Innovations on making product features customizable are recently gaining popularity. Take Andapt for example, a fabless start-up that unveiled its Multi-Rail Power Platform technology for On-Demand PMIC applications a few months back. (read all about it here: Will PMIC On-Demand Replace Catalog Power Devices?) Their online platform, WebAmp, enables the consumer to configure the PMIC based on desired specifications. Fortunately, I got a hands-on experience during the trial period (without the physical board (AmP8DB1) or adaptor (AmpLink)). In my opinion, their GUI is friendly but it lacks a verification method for tuning (i.e. the entered combination of specs). How would we know if it will perform as expected or if there are contradicting indications that yield queer behavior? Also, there is not just one IP available, but many that cater to a differing number of channels and voltage requirements (each with their own price tag).

Every new emerging technology has the potential to overshadow its predecessor. In the case of Andapt’s AmP, it can replace conventional catalog power devices. You may wonder what the advantages and disadvantages are between catalog and on-demand PMICs. Are on-demand PMICs a better choice in terms of economy? How about performance? This will be the focus of the article, aimed at providing a more in-depth appraisal and comparison between the two. However, before sound personal judgment can be passed, it is necessary to elaborate first on the PMIC development process, then AnDapt’s AmP technology.



The IC Development Process


Many may have a bird’s eye view of this. A slab of pure silicon sliced to ultra-thin wafers, then diced for fitting into small IC packages after patterns and structures have been etched. Sounds simple, but when the entire process is laid out, certain pivotal and unelidable procedures will surface. It will be evident that these factors could limit an on-demand solution unless work-arounds are implemented.



Figure 1. Flowchart of a typical IC development process (right).

Every product starts with a request or a need. A customer lists the specifications and the circuit designers meticulously review them.

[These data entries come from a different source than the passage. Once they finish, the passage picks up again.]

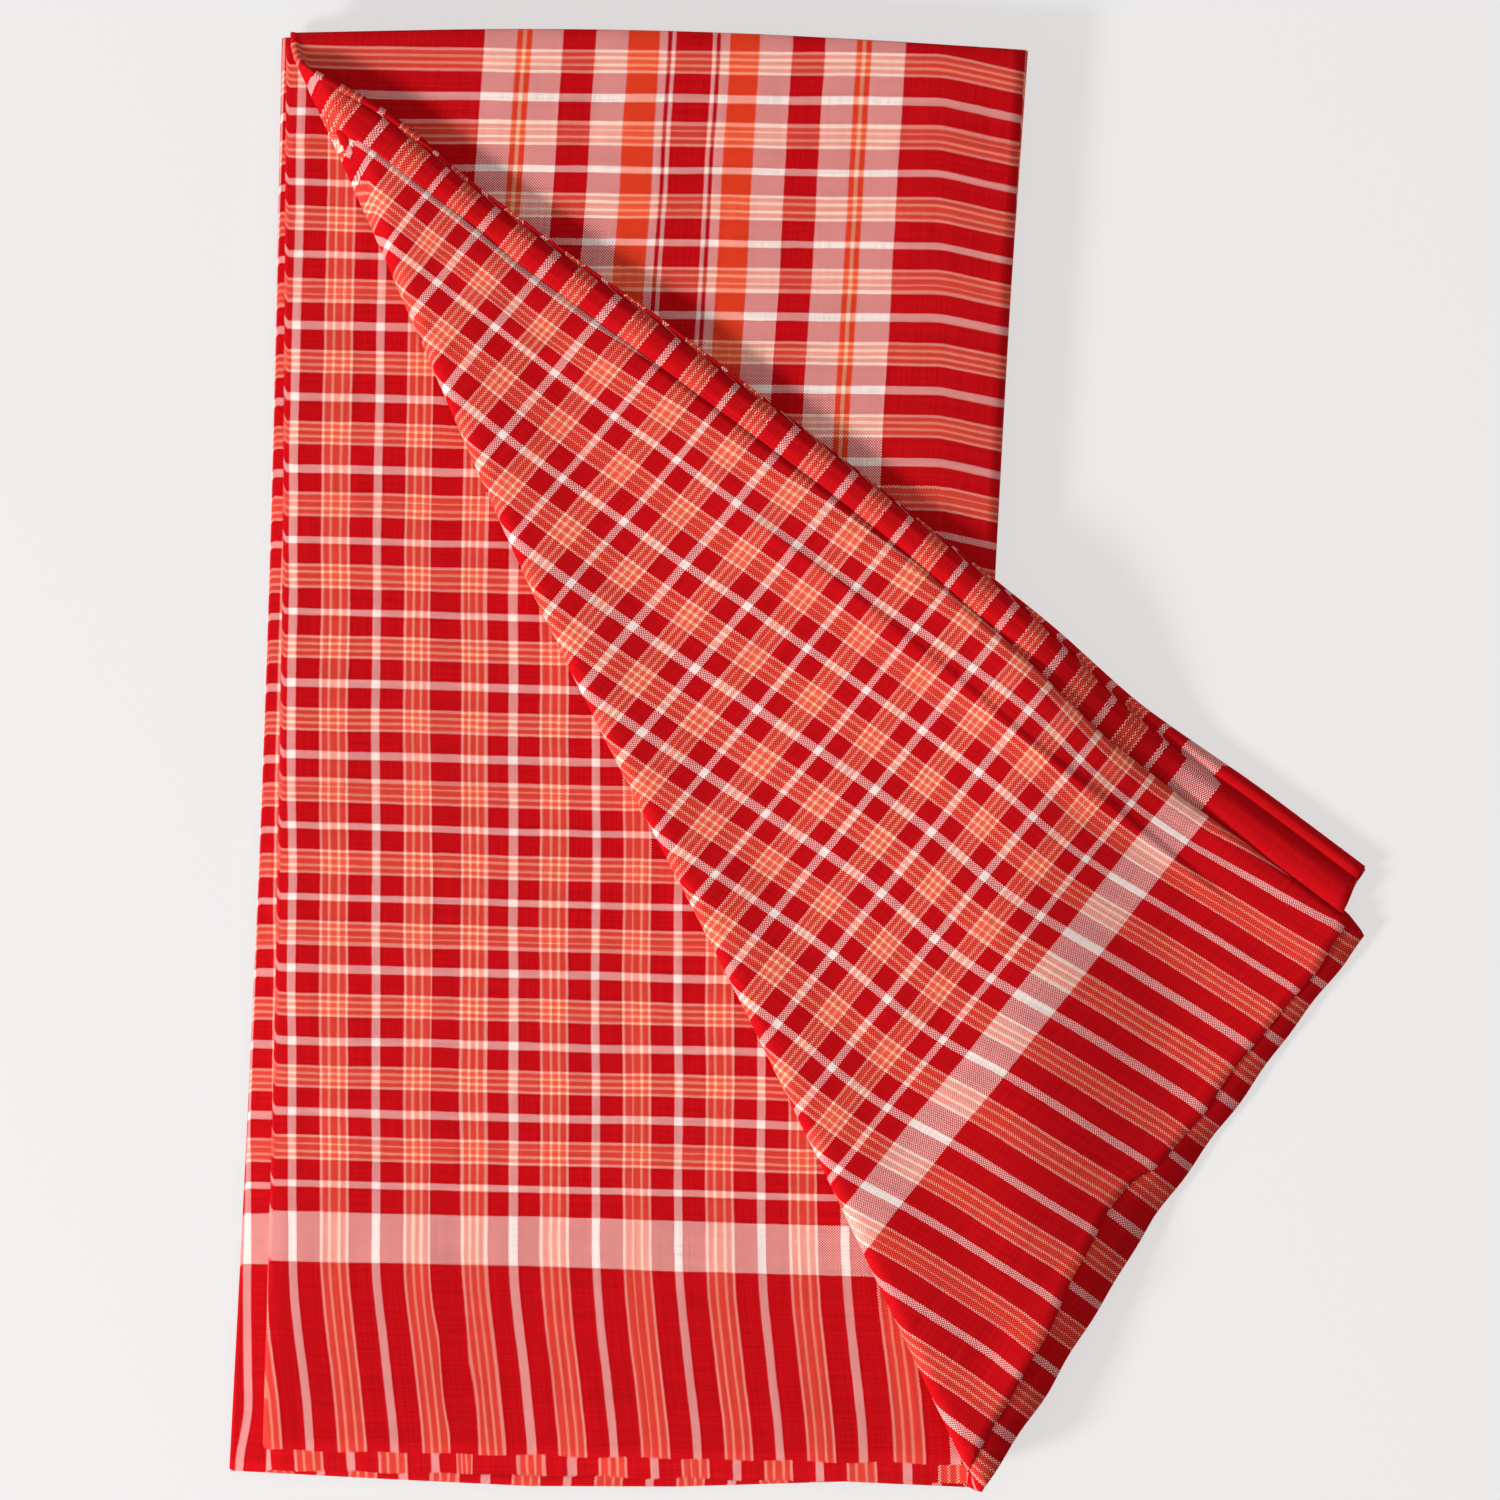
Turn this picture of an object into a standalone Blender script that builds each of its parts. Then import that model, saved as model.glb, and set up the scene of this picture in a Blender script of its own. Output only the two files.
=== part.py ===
"""A gamcha: a long checked cotton cloth, doubled along its length and folded into a packet of eight panels.

The two uppermost panels are turned back over the packet's diagonal, so their lower left half
lies across the packet and hangs over its right side to the surface.
Plan sizes are in millimetres, with x to the right and q down from the packet's top edge.
"""

from collections import namedtuple
from math import cos, exp, pi, radians, sin

import bmesh
import bpy
from mathutils import Vector

MM = 0.001

# The doubled cloth and how its layers lie
WALL = 1.0
LAYER_PITCH = 1.35
PANEL_COUNT = 8
PACKET_LENGTH = 380.0
FOLD_RADIUS = LAYER_PITCH / 2
FOLD_STEPS = 3
UPPER_FOLD_STEPS = 5

# Each edge of the zigzag, from the top panel's free end to the bottom panel's free end.
# The x is the outermost reach of the fold, and the bow is how far its middle stands to the right.
# The dent is how far it is drawn in to the right at one place low down.
# The right-hand edges are drawn in a little more at their lower corners.
Edge = namedtuple("Edge", "x_top q_top x_bottom q_bottom bow dent")
EDGES = (
    Edge(212.3, 5.5, 196.0, 382.0, -2.2, 0.0),
    Edge(16.9, 0.5, 2.9, 364.8, 0.0, 2.2),
    Edge(213.2, 5.0, 200.9, 380.5, -4.8, 0.0),
    Edge(15.7, 3.0, 9.6, 376.5, 1.4, 0.0),
    Edge(211.4, 4.5, 203.0, 383.0, -4.5, 0.0),
    Edge(14.3, 1.0, 0.3, 381.3, 2.0, 0.0),
    Edge(210.4, 5.0, 201.0, 387.0, -2.5, 0.0),
    Edge(15.6, 2.4, 2.6, 382.4, 2.4, 0.0),
    Edge(209.0, 6.0, 197.0, 386.0, 0.0, 0.0),
)
DENT_AT = 0.8
DENT_LENGTH = 0.06
CORNER_PULL = 3.0
CORNER_FROM = 0.95

# How far the middle of each panel's top and bottom edge stands beyond the line between its corners
Panel = namedtuple("Panel", "top_crown bottom_crown")
PANELS = (
    Panel(2.9, 0.0),
    Panel(2.7, 0.0),
    Panel(2.4, 0.0),
    Panel(2.2, 1.0),
    Panel(2.0, 1.6),
    Panel(1.8, 3.0),
    Panel(1.6, 3.0),
    Panel(1.4, 2.0),
)

# The top panel's lower edge, which stands out beyond the second panel's where the pair is turned back
UNDER_LAP = 8.5
UNDER_LAP_SIDE = 10.0
UNDER_LAP_TAPER = 0.55
UNDER_LAP_FROM = 0.6

# The diagonal that the two upper panels are turned over
DIAGONAL_ANGLE = radians(64.55)
DIAGONAL_START = (25.3, 13.7)
TURN_RADIUS = 1.5
TURN_STEPS = 6
TURN_GAP = 0.4
TURN_SETTLE_LENGTH = 24.0
DIAGONAL_BOW = 4.0
DIAGONAL_BOW_AT = 150.0
DIAGONAL_BOW_LENGTH = 95.0
DIAGONAL_BOW_REACH = 34.0

# Heights of the rolls along the turned panels' upper edge, by distance from that edge
Roll = namedtuple("Roll", "distance lift")
ROLLS = (
    Roll(0.0, 0.0),
    Roll(2.0, 0.45),
    Roll(3.6, 0.25),
    Roll(5.6, 1.0),
    Roll(8.0, 1.15),
    Roll(10.4, 0.6),
    Roll(13.0, 2.0),
    Roll(18.0, 1.9),
    Roll(32.0, 1.0),
    Roll(52.0, 0.0),
)
ROLLS_FADE_IN = 60.0
ROLLS_RISE = 2.0

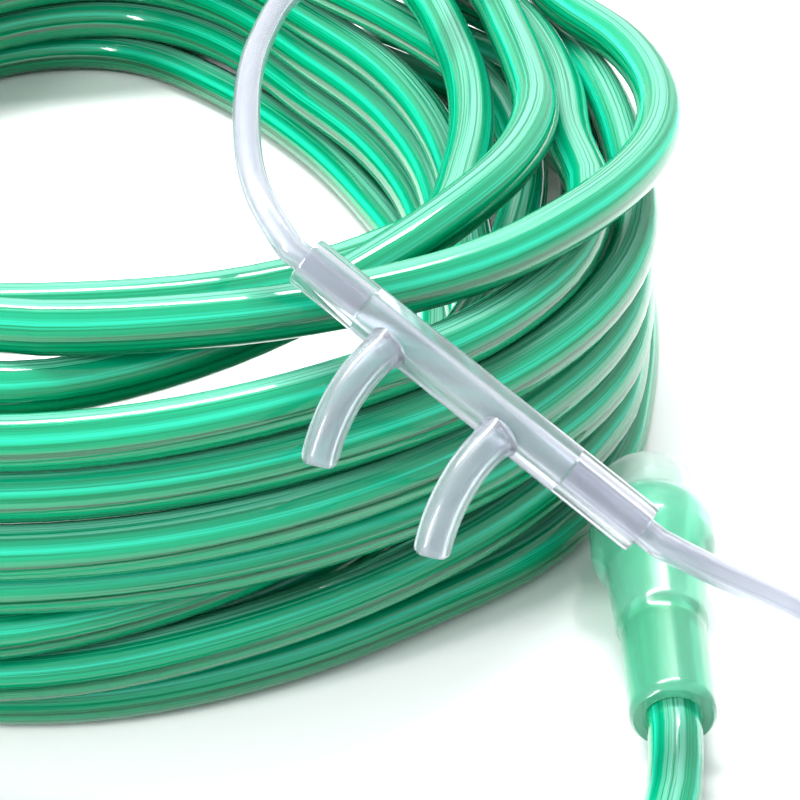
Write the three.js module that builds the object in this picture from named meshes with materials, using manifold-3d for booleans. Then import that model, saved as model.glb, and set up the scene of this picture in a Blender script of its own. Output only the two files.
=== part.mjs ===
// A nasal oxygen cannula laid down as a loose coil: a soft nosepiece with two curved prongs,
// a thin tube from each of its ends, an oval slide on the two thin tubes, the Y connector that
// joins them, one long green supply tube wound into a coil, and the flared oxygen connector.
// Millimetres, +Z up, the floor is z = 0. The origin is below the middle of the four fittings.

import * as THREE from 'three';
import { mergeVertices } from 'three/addons/utils/BufferGeometryUtils.js';
import { ConvexGeometry } from 'three/addons/geometries/ConvexGeometry.js';
import Module from 'manifold-3d';

const wasm = await Module();
wasm.setup();

// General clearances
const seatGap = 0.3;             // between pieces that touch
const tubeGap = 0.3;             // all round a tube in its socket
const slideGap = 0.35;           // all round the thin tubes in the slide

// Tubes
const thinTubeDiameter = 3.2;    // the two tubes between nosepiece and Y connector
const thinTubeBore = 1.8;
const supplyTubeDiameter = 6.2;  // the green tube
const tubeSides = 8;
const straightOut = 2;           // of each tube where it leaves a socket

// Nosepiece, along its own X axis from the left end to the right end
const noseDiameter = 5.8;
const noseLength = 46.4;
const noseChannel = 2.6;         // bore between the sockets
const noseEdge = 0.35;
const leftSocketDepth = 8.3;
const rightSocketDepth = 10.2;
const leftEndToProng = 13.5;
const prongPitch = 15.2;
const prongDiameter = 4.3;       // at the root
const prongTipDiameter = 4.0;
const prongBore = 2.4;
const prongReach = 15.6;         // along its curve from the nosepiece's axis
const prongBendRadius = 16.5;
const prongLip = 0.75;           // rounding of the tip
const nosePlace = [60.64, -36.81, 40.61];  // middle of its axis
const noseYaw = -26.6;
const noseDip = 29.4;
const noseRoll = 8.5;

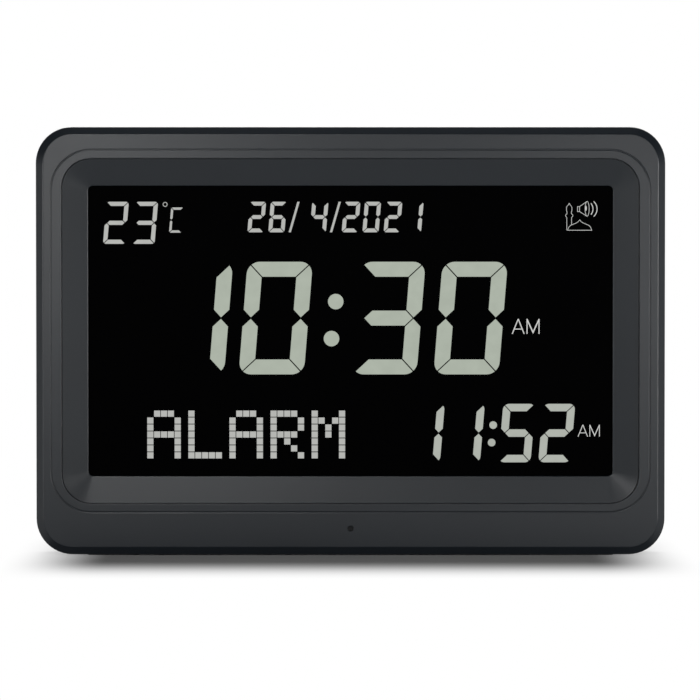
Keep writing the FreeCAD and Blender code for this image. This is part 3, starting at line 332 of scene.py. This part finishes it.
def add_band(mesh, path, width, place, thickness, closed):
    """Flat line of even width along a path, mitred at its corners."""
    count = len(path)
    rows = []
    for index, point in enumerate(path):
        here = Vector(point)
        before = Vector(path[index - 1]) if closed or index > 0 else None
        after = Vector(path[(index + 1) % count]) if closed or index < count - 1 else None
        arriving = (here - before).normalized() if before is not None else (after - here).normalized()
        leaving = (after - here).normalized() if after is not None else arriving
        across = Vector((-arriving.y - leaving.y, arriving.x + leaving.x)).normalized()
        reach = width / 2 / max(MITRE_LIMIT, across.dot(Vector((-arriving.y, arriving.x))))
        left = here + across * reach
        right = here - across * reach
        rows.append([mesh.verts.new(place(left.x, left.y, thickness)),
                     mesh.verts.new(place(right.x, right.y, thickness)),
                     mesh.verts.new(place(right.x, right.y, 0)),
                     mesh.verts.new(place(left.x, left.y, 0))])
    for index in range(count if closed else count - 1):
        here = rows[index]
        following = rows[(index + 1) % count]
        for side in range(4):
            turn = (side + 1) % 4
            mesh.faces.new([here[side], here[turn], following[turn], following[side]])
    if not closed:
        mesh.faces.new(rows[0][::-1])
        mesh.faces.new(rows[-1])


def new_object(name, data):
    """Object in the scene that shows a mesh, lamp or camera."""
    made = bpy.data.objects.new(name, data)
    scene.collection.objects.link(made)
    return made


def mesh_object(name, mesh, material):
    """Object made from a bmesh, which is freed."""
    data = bpy.data.meshes.new(name)
    mesh.to_mesh(data)
    mesh.free()
    data.materials.append(material)
    return new_object(name, data)


def make_piece(name, outlines, bands, place, thickness, body, material):
    """Flat piece that rides on a body; bands are (path, closed, width) lines."""
    mesh = bmesh.new()
    for outline in outlines:
        add_prism(mesh, outline, place, thickness)
    for path, closed, width in bands:
        add_band(mesh, path, width, place, thickness, closed)
    bmesh.ops.recalc_face_normals(mesh, faces=mesh.faces)
    piece = mesh_object(name, mesh, material)
    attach(piece, body)


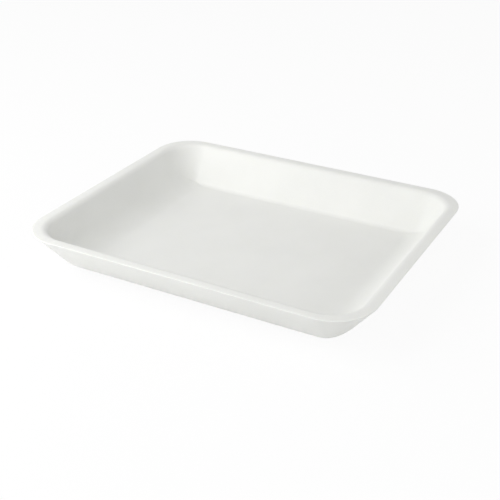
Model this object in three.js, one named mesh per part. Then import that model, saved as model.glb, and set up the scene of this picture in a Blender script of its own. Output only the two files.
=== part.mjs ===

The review gives insights on possible problems, enabling the designers to make preemptive decisions before they happen. After reaching a consensus on all stages, the IC design begins with a draft either from existing schematics or from scratch (which is riskier, more difficult and more demanding of stringent tests/requirements). If the simulation results are okay (breakdown, ESD, etc.), the schematic’s layout follows. The final GDS file undergoes many checking runs too, both visually and through verification utilities. Some common examples of such tests include a D.R.C. (design rule check), an M.S.C. (metal stress check), and an L.V.S. (layout vs. schematic) to name a few. What follows composes most of the price and time in IC development. Manufacture of samples for design verification and evaluation proves costly, but it assures quality and compliance with all the customer’s requirements. Actual testing can take time based on differences between simulation and evaluation results. At worst, the process can reset back to the circuit design phase. A lot of effort is poured into this stage because slip-ups can trigger a domino effect resulting in an irreversible catastrophe. The final transfer to mass production can also be delayed if anything is amiss.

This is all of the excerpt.